▶ [Materials provided]

— Begin —

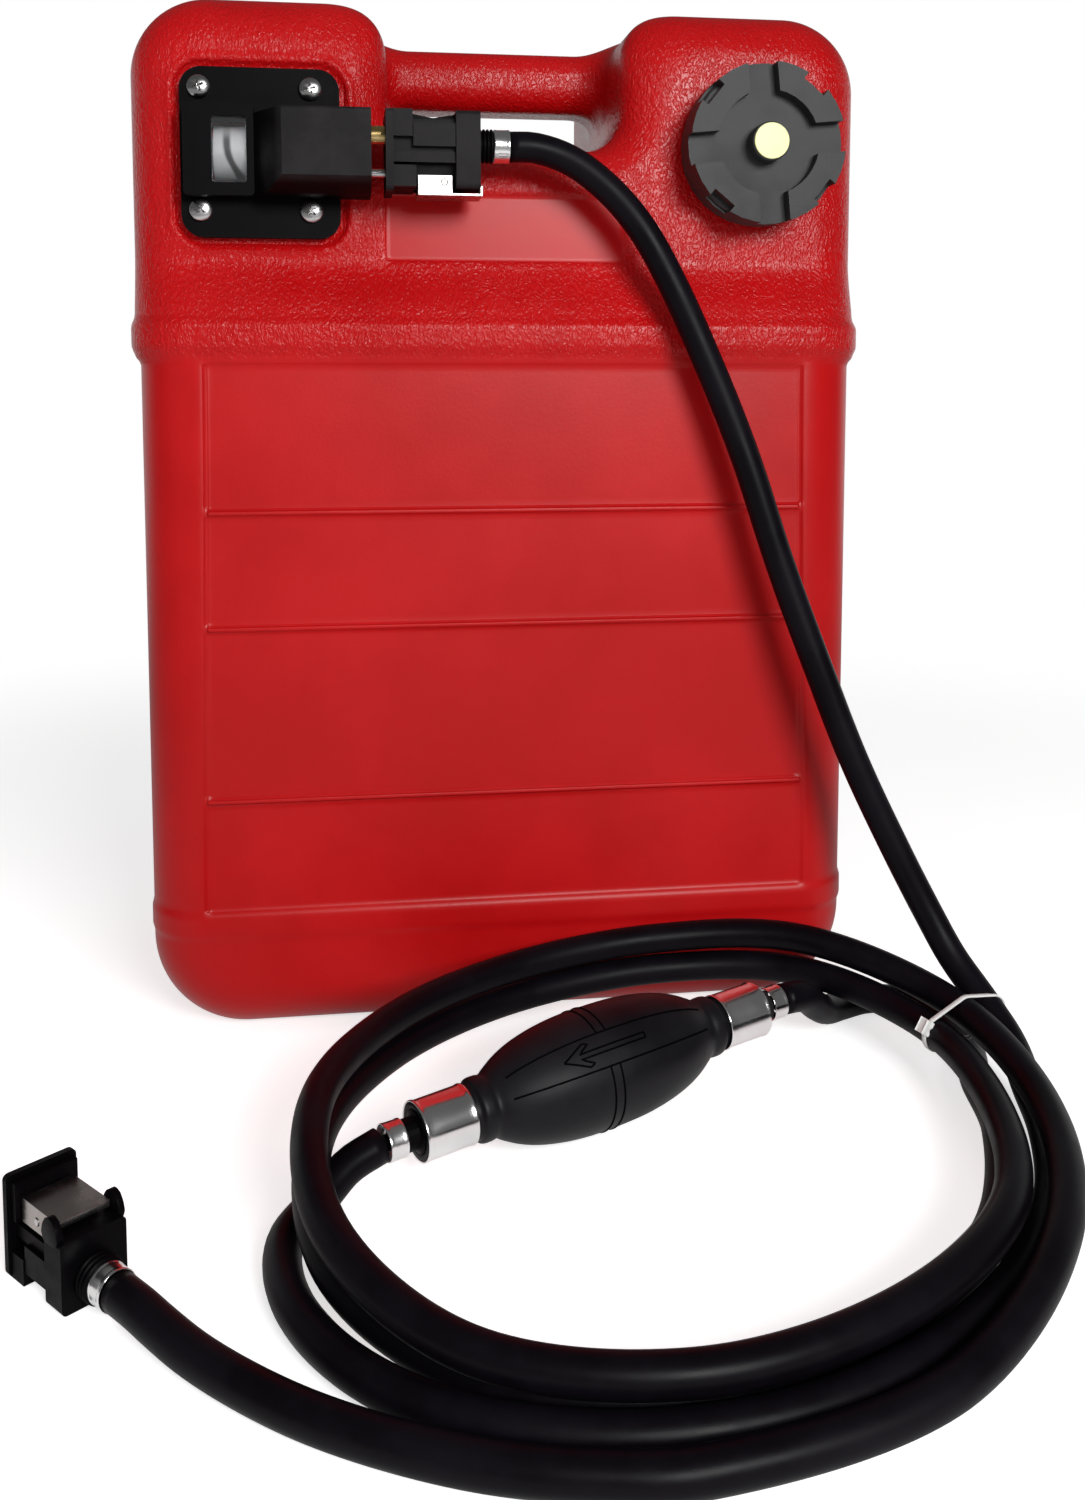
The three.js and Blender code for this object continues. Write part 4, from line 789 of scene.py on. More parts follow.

— End —
— Begin —

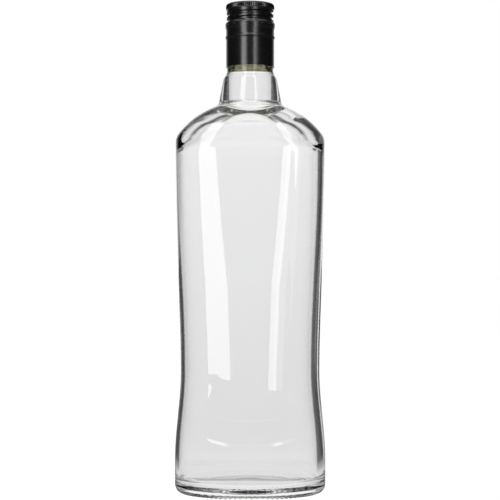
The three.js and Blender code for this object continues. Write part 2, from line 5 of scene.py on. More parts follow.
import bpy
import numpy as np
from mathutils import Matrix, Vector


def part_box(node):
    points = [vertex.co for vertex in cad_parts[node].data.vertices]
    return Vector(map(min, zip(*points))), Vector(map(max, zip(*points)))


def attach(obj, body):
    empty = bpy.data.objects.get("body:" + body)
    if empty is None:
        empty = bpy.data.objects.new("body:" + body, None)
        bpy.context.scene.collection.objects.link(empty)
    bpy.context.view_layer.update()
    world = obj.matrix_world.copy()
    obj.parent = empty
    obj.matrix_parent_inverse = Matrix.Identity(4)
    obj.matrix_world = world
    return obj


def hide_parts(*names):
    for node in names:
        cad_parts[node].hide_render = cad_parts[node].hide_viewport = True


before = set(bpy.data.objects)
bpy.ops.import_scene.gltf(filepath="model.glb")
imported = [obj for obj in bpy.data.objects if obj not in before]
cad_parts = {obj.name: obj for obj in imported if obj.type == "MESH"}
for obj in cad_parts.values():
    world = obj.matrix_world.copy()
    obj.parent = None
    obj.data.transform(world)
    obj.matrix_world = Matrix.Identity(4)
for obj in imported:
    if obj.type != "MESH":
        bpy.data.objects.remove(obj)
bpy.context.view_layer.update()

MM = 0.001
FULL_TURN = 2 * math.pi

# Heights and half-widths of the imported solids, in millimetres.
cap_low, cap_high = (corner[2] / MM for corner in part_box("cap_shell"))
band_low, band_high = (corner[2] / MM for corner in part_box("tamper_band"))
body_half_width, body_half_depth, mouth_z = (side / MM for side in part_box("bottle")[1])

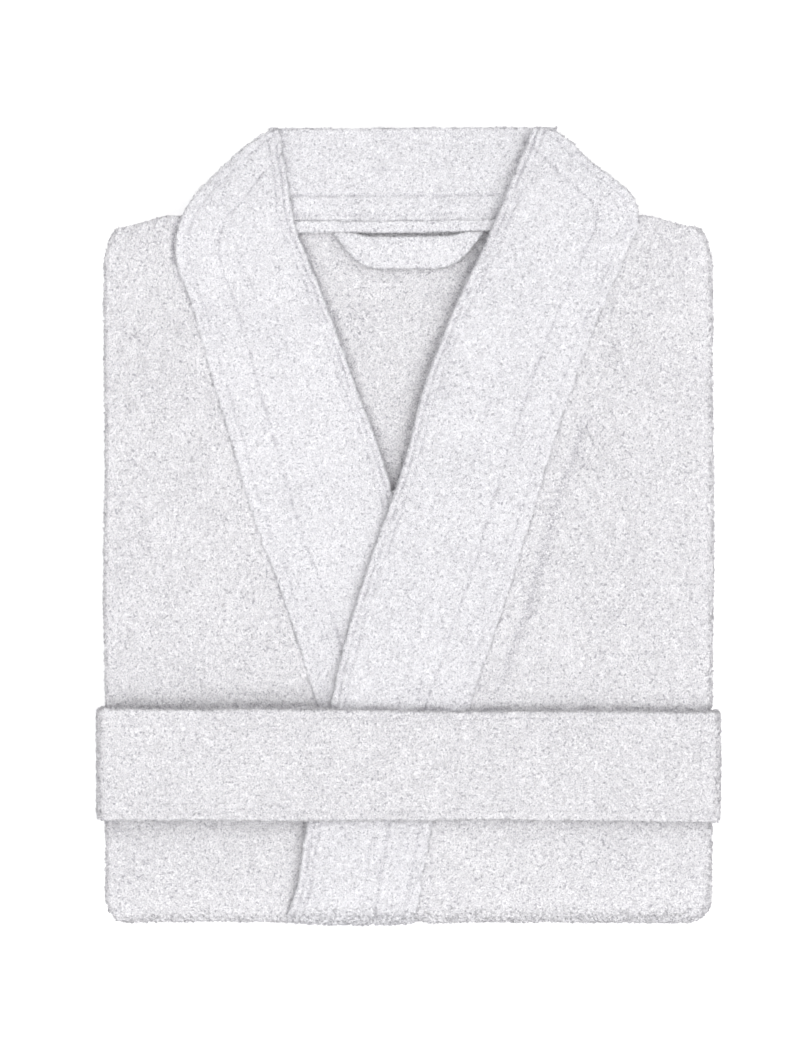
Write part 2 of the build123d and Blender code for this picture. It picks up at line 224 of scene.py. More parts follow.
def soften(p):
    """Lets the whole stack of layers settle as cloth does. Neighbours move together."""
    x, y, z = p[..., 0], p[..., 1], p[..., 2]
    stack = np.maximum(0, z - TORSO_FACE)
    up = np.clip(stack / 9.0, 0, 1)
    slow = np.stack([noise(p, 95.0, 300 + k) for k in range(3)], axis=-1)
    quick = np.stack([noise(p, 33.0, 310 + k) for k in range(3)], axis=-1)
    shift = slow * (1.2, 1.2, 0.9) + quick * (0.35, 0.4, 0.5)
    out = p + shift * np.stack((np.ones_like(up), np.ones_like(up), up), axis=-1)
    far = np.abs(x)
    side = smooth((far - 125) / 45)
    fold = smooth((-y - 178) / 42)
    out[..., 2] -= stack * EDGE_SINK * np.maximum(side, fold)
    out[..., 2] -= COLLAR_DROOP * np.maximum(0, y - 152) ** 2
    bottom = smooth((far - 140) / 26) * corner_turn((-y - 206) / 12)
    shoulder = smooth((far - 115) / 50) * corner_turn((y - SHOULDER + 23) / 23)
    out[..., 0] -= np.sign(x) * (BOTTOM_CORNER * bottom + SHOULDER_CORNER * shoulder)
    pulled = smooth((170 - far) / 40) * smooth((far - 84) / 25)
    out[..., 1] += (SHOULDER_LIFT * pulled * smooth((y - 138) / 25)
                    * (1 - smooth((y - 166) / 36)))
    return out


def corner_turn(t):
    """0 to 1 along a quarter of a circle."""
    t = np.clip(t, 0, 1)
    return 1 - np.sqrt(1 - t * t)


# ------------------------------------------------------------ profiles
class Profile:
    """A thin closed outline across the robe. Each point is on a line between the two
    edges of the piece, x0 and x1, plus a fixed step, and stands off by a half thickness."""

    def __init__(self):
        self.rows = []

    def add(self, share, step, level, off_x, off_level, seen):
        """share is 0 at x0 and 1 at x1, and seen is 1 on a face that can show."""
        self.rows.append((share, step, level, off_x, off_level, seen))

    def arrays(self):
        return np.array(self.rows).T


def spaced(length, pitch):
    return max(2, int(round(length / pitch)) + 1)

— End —

▶ [Objective] Find all lines where the word "from" appears. Copy them.

▶ [Response below]
The three.js and Blender code for this object continues. Write part 4, from line 789 of scene.py on. More parts follow.
The three.js and Blender code for this object continues. Write part 2, from line 5 of scene.py on. More parts follow.
from mathutils import Matrix, Vector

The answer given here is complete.